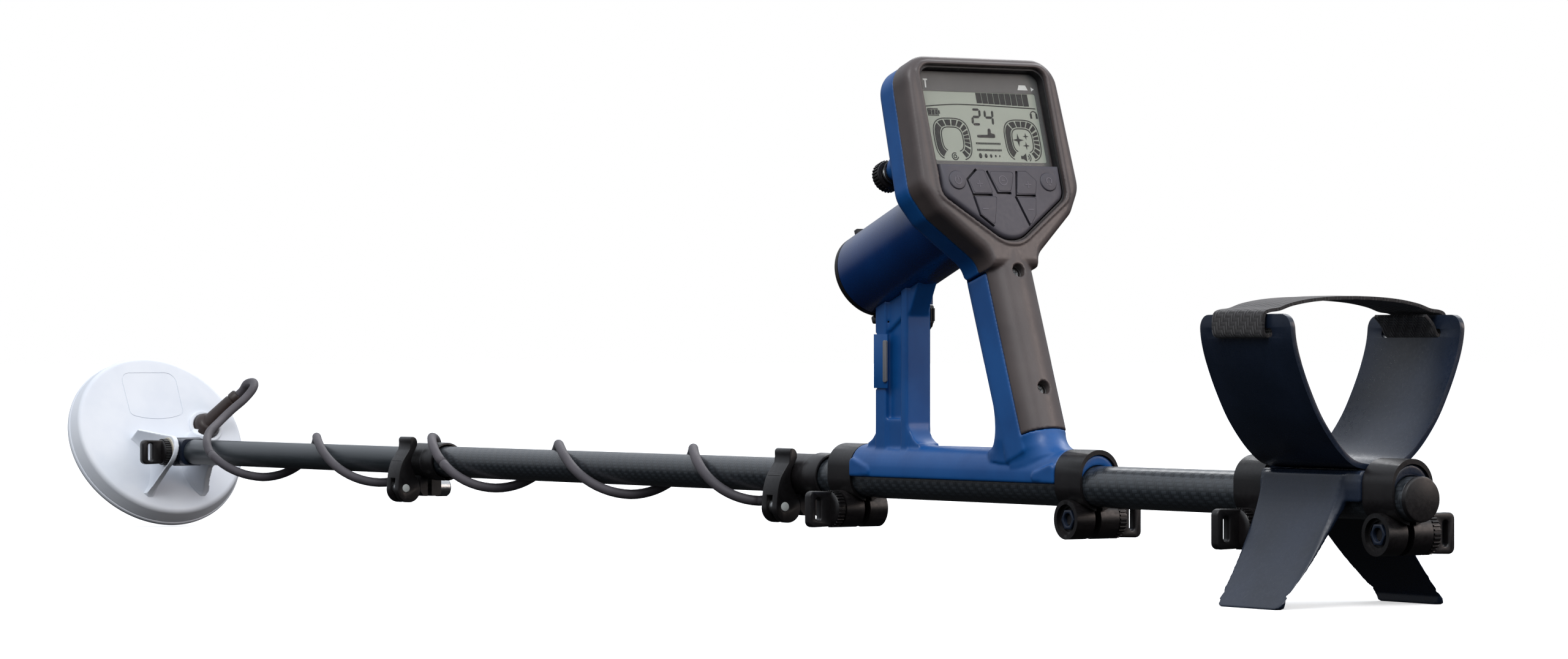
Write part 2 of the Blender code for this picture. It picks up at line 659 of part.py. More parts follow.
def face_outline(shrink=0.0):
    """The opening in the front cover that holds the window and the keypad."""
    s = shrink
    right = [(0, -52.5 + s, 18), (41.8 - s, -22 + s / 2, 9), (42.2 - s, 53.5 - s, 7)]
    left = [(-x, y, r) for x, y, r in reversed(right) if x]
    return rounded(right + left, 5)


def build_pod():
    frame = bpy.data.objects["pod_frame"]
    build_front_cover(frame)
    build_pod_housing(frame)
    build_display(frame)
    build_keypad(frame)


def build_front_cover(frame):
    grip_frame = bpy.data.objects["grip_frame"]
    body = prism(pod_outline(), POD_SEAM, POD_FACE)
    top = max(f.calc_center_median().z for f in body.faces)
    rim = [e for e in body.edges if all(abs(v.co.z - top) < 0.1 for v in e.verts)]
    bmesh.ops.bevel(body, geom=rim, offset=4.2, segments=2, profile=0.5, affect="EDGES")
    cover = place("front_cover", body, "grey_plastic", (0, 0, 0), frame)
    rear = [(GRIP_SEAM + GAP, -GRIP_HALF)] + grip_back_curve() + [(GRIP_SEAM + GAP, GRIP_HALF)]
    join(cover, prism(rear, -51.7, 62), (0, 0, 0), grip_frame)
    cut(cover, prism(face_outline(), -3.6, 20), (0, 0, 0), frame)
    cut(cover, prism(face_outline(3.0), -20, -2), (0, 0, 0), frame)
    for height in GRIP_SCREWS:
        well = aimed(turned(disc_profile(3.6, GRIP_SEAM + 4.2, 30), 16), (1, 0, 0), (0, 0, height))
        cut(cover, well, (0, 0, 0), grip_frame)
        hole = aimed(turned(disc_profile(1.7, 0, 20), 12), (1, 0, 0), (0, 0, height))
        cut(cover, hole, (0, 0, 0), grip_frame)
        screw = [
            (0, -6), (1.5, -6), (1.5, GRIP_SEAM + 4.5), (3.2, GRIP_SEAM + 4.5), (3.2, GRIP_SEAM + 6.8),
            (0, GRIP_SEAM + 6.8),
        ]
        name = "grip_screw_upper" if height > 0 else "grip_screw_lower"
        place(name, aimed(turned(screw, 12), (1, 0, 0)), "steel", (0, 0, height), grip_frame)


def grip_back_curve():
    """The rear of the grip's section, a blunt ellipse from one seam round to the other."""
    deep = GRIP_REAR - GRIP_SEAM
    steps = 10
    angles = [-pi / 2 + pi * i / steps for i in range(1, steps)]
    return [(GRIP_SEAM + deep * abs(cos(a)) ** 0.85, GRIP_HALF * sin(a)) for a in angles]


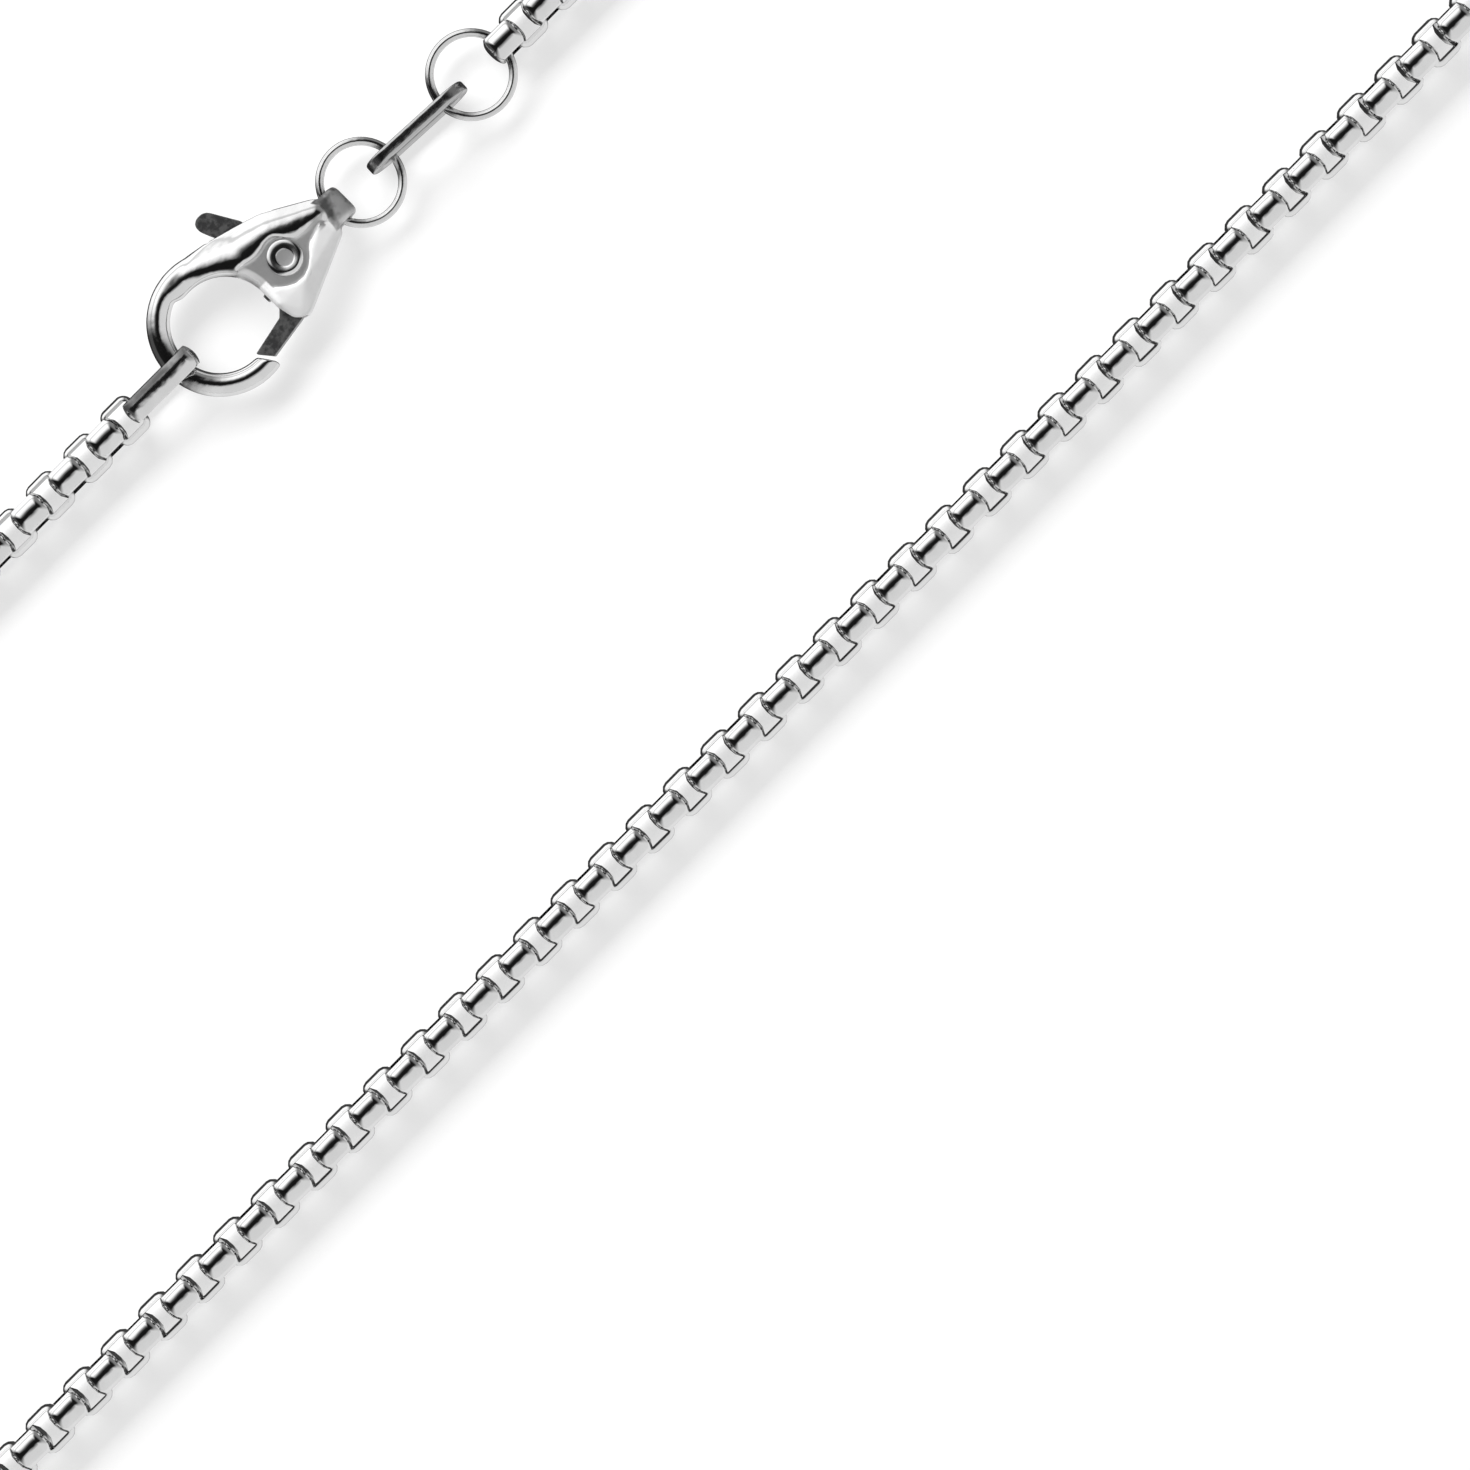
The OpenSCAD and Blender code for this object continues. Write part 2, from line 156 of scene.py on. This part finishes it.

■ ■ ■ ■ ■

Task instructions
Make an exact copy of every line in the data.

Task result
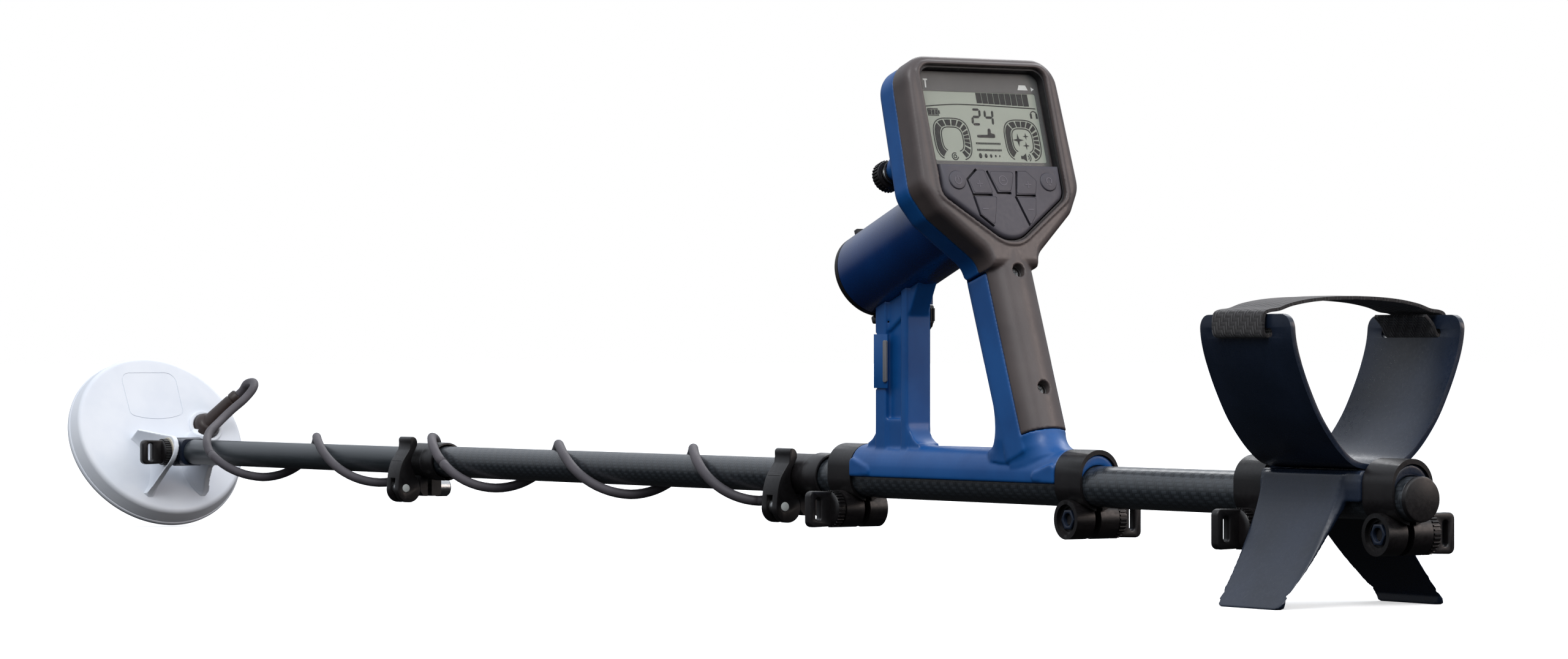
Write part 2 of the Blender code for this picture. It picks up at line 659 of part.py. More parts follow.
def face_outline(shrink=0.0):
    """The opening in the front cover that holds the window and the keypad."""
    s = shrink
    right = [(0, -52.5 + s, 18), (41.8 - s, -22 + s / 2, 9), (42.2 - s, 53.5 - s, 7)]
    left = [(-x, y, r) for x, y, r in reversed(right) if x]
    return rounded(right + left, 5)


def build_pod():
    frame = bpy.data.objects["pod_frame"]
    build_front_cover(frame)
    build_pod_housing(frame)
    build_display(frame)
    build_keypad(frame)


def build_front_cover(frame):
    grip_frame = bpy.data.objects["grip_frame"]
    body = prism(pod_outline(), POD_SEAM, POD_FACE)
    top = max(f.calc_center_median().z for f in body.faces)
    rim = [e for e in body.edges if all(abs(v.co.z - top) < 0.1 for v in e.verts)]
    bmesh.ops.bevel(body, geom=rim, offset=4.2, segments=2, profile=0.5, affect="EDGES")
    cover = place("front_cover", body, "grey_plastic", (0, 0, 0), frame)
    rear = [(GRIP_SEAM + GAP, -GRIP_HALF)] + grip_back_curve() + [(GRIP_SEAM + GAP, GRIP_HALF)]
    join(cover, prism(rear, -51.7, 62), (0, 0, 0), grip_frame)
    cut(cover, prism(face_outline(), -3.6, 20), (0, 0, 0), frame)
    cut(cover, prism(face_outline(3.0), -20, -2), (0, 0, 0), frame)
    for height in GRIP_SCREWS:
        well = aimed(turned(disc_profile(3.6, GRIP_SEAM + 4.2, 30), 16), (1, 0, 0), (0, 0, height))
        cut(cover, well, (0, 0, 0), grip_frame)
        hole = aimed(turned(disc_profile(1.7, 0, 20), 12), (1, 0, 0), (0, 0, height))
        cut(cover, hole, (0, 0, 0), grip_frame)
        screw = [
            (0, -6), (1.5, -6), (1.5, GRIP_SEAM + 4.5), (3.2, GRIP_SEAM + 4.5), (3.2, GRIP_SEAM + 6.8),
            (0, GRIP_SEAM + 6.8),
        ]
        name = "grip_screw_upper" if height > 0 else "grip_screw_lower"
        place(name, aimed(turned(screw, 12), (1, 0, 0)), "steel", (0, 0, height), grip_frame)


def grip_back_curve():
    """The rear of the grip's section, a blunt ellipse from one seam round to the other."""
    deep = GRIP_REAR - GRIP_SEAM
    steps = 10
    angles = [-pi / 2 + pi * i / steps for i in range(1, steps)]
    return [(GRIP_SEAM + deep * abs(cos(a)) ** 0.85, GRIP_HALF * sin(a)) for a in angles]


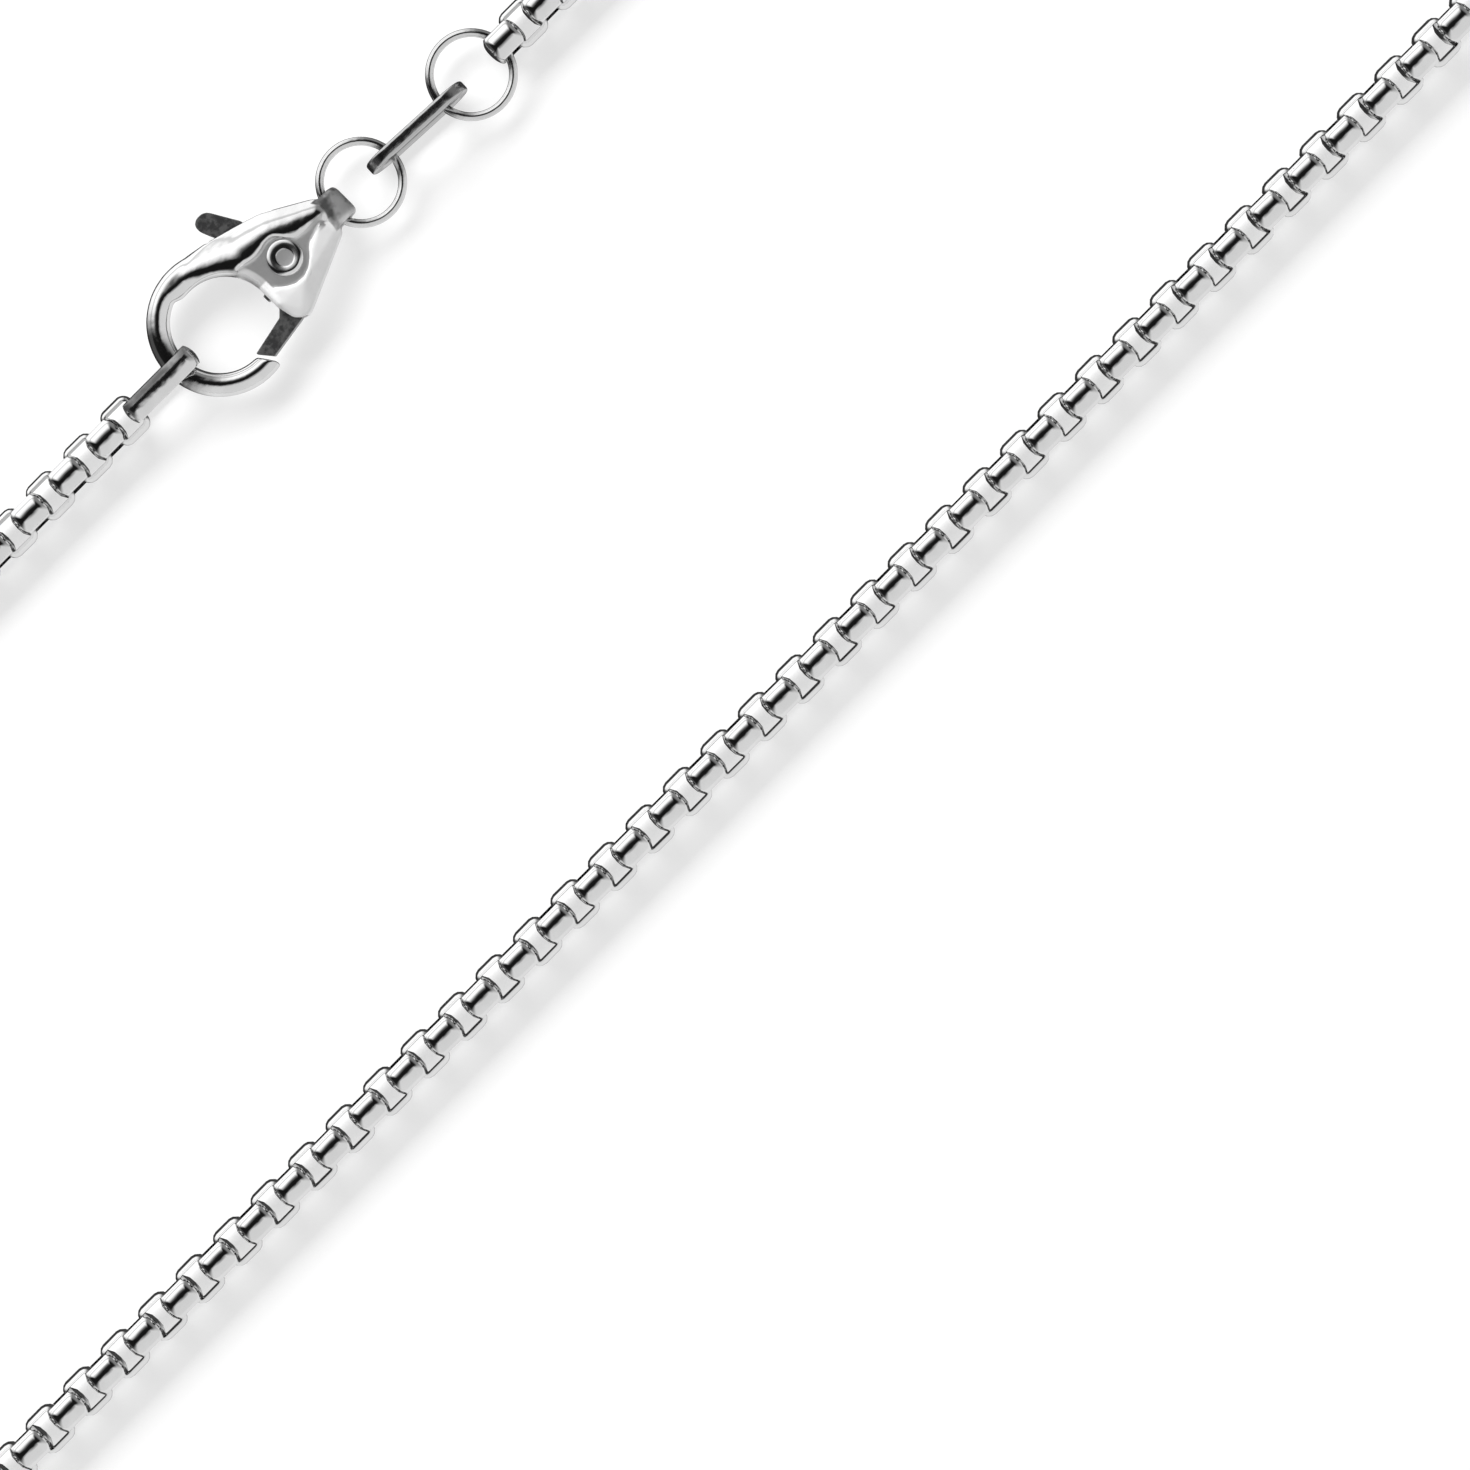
The OpenSCAD and Blender code for this object continues. Write part 2, from line 156 of scene.py on. This part finishes it.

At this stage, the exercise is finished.